Tuesday, March 8, 2011

Antisemitism in High Fashion

A lot of Europeans still seem to hate us Jews. John Galliano the fashion designer is the most recent. Like many others, he seems to need a lot of drink and drugs to become really nasty and antisemitic, at least to do so in public. So some people are bound to say Jews are just touchy if they think it's real antisemitism. I think that many things inhibit sober antisemites, but in vino veritas and all that. After all, Galliano's outburst was vile enough to break the law in France, though I'll be surprised if he ever goes to trial since he's left the country and seems to be a British citizen.

Linda Grant, a writer who has covered both high fashion and antisemitism, wrote a very enlightening article in the Guardian, "Galliano and the taste for transgression." She pointed out that Galliano's strong suit is transgression, and thus:

"If you are breaker of taboos, then antisemitism is only another taboo, no different from any other. It's the saying of the unsayable. It has become the last frontier for those demanding freedom of speech, for whom everything, even the Holocaust, is fair game. Is Galliano an actual antisemite who hates Jews? Who knows what passes through his mind, but by invoking the name of Hitler and gloating about the gas chambers, he is only doing what others have always paid him to do: shock."


"Fashion's obsession with transgression, its demand that Galliano shock us even more each season, has played its own part in the drunken bar rant. It has lost sight of women, of our desire to dress well and to be beautiful. It has given us the increasingly desperate and exhausted tactic of taboo-busting instead of our wish to cover our imperfect bodies as pleasingly as we can."

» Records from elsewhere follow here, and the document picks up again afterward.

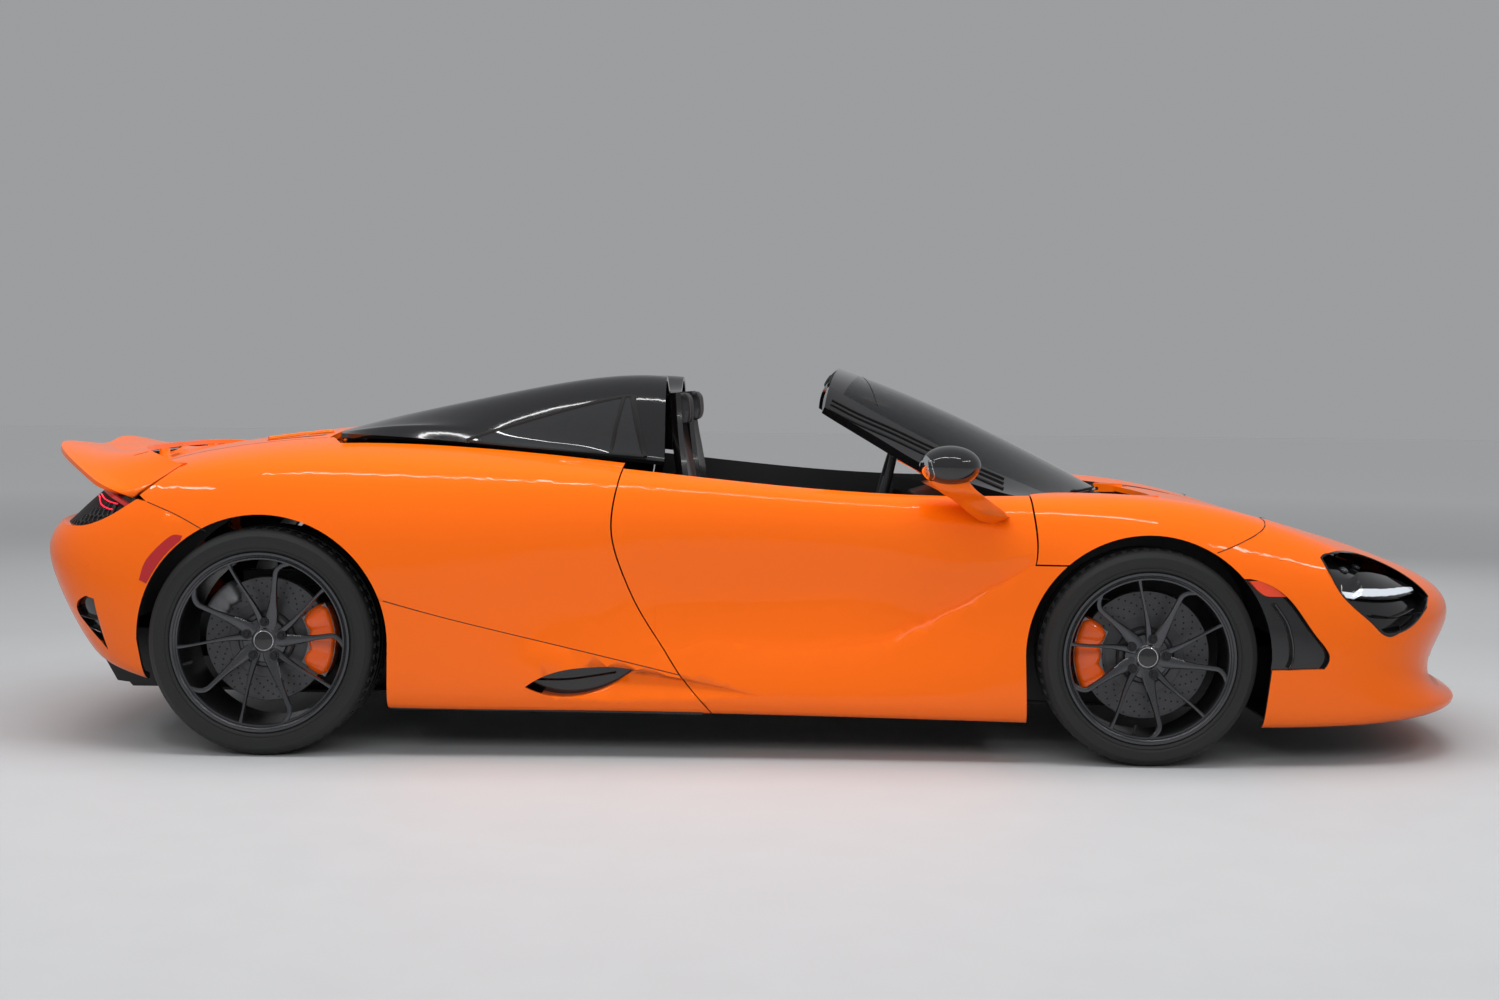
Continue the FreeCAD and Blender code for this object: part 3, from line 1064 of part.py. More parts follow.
arms_all = []
rear_uprights = []
for name, side, steered in (("front_left", 1, True), ("front_right", -1, True),
                            ("rear_left", 1, False), ("rear_right", -1, False)):
    arms, pin_y = corner(name, side, steered)
    arms_all = arms_all + arms
export(Part.makeCompound(arms_all), "suspension_arms")
export(Part.makeCompound(rear_uprights), "rear_uprights")


# Lamps
LAMP_DEPTH = 52.0
LAMP_WALL = 5.0
lamp_outline = grown(HEADLAMP_OUTLINE, -SEAM)
lamp_block = closed_skin(POLES, inward(POLES, LAMP_DEPTH)).common(side_prism(lamp_outline, 300, 1100))
lamp_room = closed_skin(POLES, inward(POLES, LAMP_DEPTH - LAMP_WALL))
lamp_room = lamp_room.common(side_prism(grown(HEADLAMP_OUTLINE, -SEAM - LAMP_WALL), 300, 1100))
headlamp = lamp_block.cut(lamp_room).cut(bonnet_prism(BONNET_GAP))
headlamp = max(headlamp.Solids, key=lambda piece: piece.Volume)
export(pair(headlamp), "headlamps")
export(pair(lamp_half), "tail_lamps")
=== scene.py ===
# %% [markdown]
# # An orange open sports car
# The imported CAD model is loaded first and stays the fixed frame. Every finish and every extra
# piece below is fitted to it, in metres, nose toward +X and up +Z.
# %% Load the frame
import bpy
import bmesh
import math
from mathutils import Matrix, Vector
from mathutils.bvhtree import BVHTree


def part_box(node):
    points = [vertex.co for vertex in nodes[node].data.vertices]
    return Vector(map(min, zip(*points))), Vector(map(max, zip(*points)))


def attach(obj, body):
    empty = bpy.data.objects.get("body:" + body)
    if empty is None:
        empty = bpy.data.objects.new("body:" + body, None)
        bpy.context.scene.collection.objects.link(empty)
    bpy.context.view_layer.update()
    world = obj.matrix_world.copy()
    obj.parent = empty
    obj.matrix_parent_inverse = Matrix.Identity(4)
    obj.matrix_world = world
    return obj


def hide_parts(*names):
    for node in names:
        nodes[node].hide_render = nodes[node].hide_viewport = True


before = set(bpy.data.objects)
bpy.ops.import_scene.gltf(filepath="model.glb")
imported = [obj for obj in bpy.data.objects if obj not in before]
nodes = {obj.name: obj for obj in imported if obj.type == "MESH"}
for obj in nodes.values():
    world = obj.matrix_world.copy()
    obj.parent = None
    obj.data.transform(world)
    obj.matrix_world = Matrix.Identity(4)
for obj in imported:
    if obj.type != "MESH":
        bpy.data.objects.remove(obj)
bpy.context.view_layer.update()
UP = Vector((0, 0, 1))
DOWN = Vector((0, 0, -1))
HANDS = (("left", 1), ("right", -1))
CHASSIS = "chassis"

# %% [markdown]
# The camera stands where the photographer stood: level with the doors, seven and a half metres
# out from the right side. Its place and lens were solved from the wheel centres and the wheelbase.
# A guess by eye would make the wheels too round or too flat.
# %% Camera
SENSOR_WIDTH = 36.0
LENS = 53.52
CAMERA_PLACE = (0.1364, -7.5905, 1.1509)
yaw, pitch, roll = (math.radians(angle) for angle in (1.3135, 3.1106, 0.5185))


def to_scene(name, data):
    thing = bpy.data.objects.new(name, data)
    bpy.context.scene.collection.objects.link(thing)
    return thing


def brief(numbers):
    return [round(number, 3) for number in numbers]


camera_data = bpy.data.cameras.new("camera")
camera_data.sensor_width = SENSOR_WIDTH
camera_data.lens = LENS
camera = to_scene("camera", camera_data)
ahead = Vector((-math.sin(yaw), math.cos(yaw), 0))
right = Vector((math.cos(yaw), math.sin(yaw), 0))
look = ahead * math.cos(pitch) - UP * math.sin(pitch)
level_over = UP * math.cos(pitch) + ahead * math.sin(pitch)
across = right * math.cos(roll) + level_over * math.sin(roll)
over = level_over * math.cos(roll) - right * math.sin(roll)
turn = Matrix((across, over, -look)).transposed().to_4x4()
camera.matrix_world = Matrix.Translation(CAMERA_PLACE) @ turn
bpy.context.scene.camera = camera
print("camera looks along", brief(look))

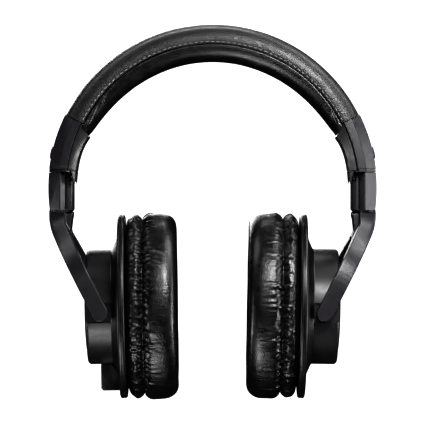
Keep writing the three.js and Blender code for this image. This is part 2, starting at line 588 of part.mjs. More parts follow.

Other writers on the Galliano affair have chosen different approaches, for example providing long lists of Jewish fashion designers and trend-setters as an alternative for Jewish women who loved what Gallino produced but now have to reject it if they wish to maintain their self-respect. I think Linda Grant has the best approach: personally I can't imagine why anyone wants to follow the trends or dictates of such designers even if they are not in the least antisemitic.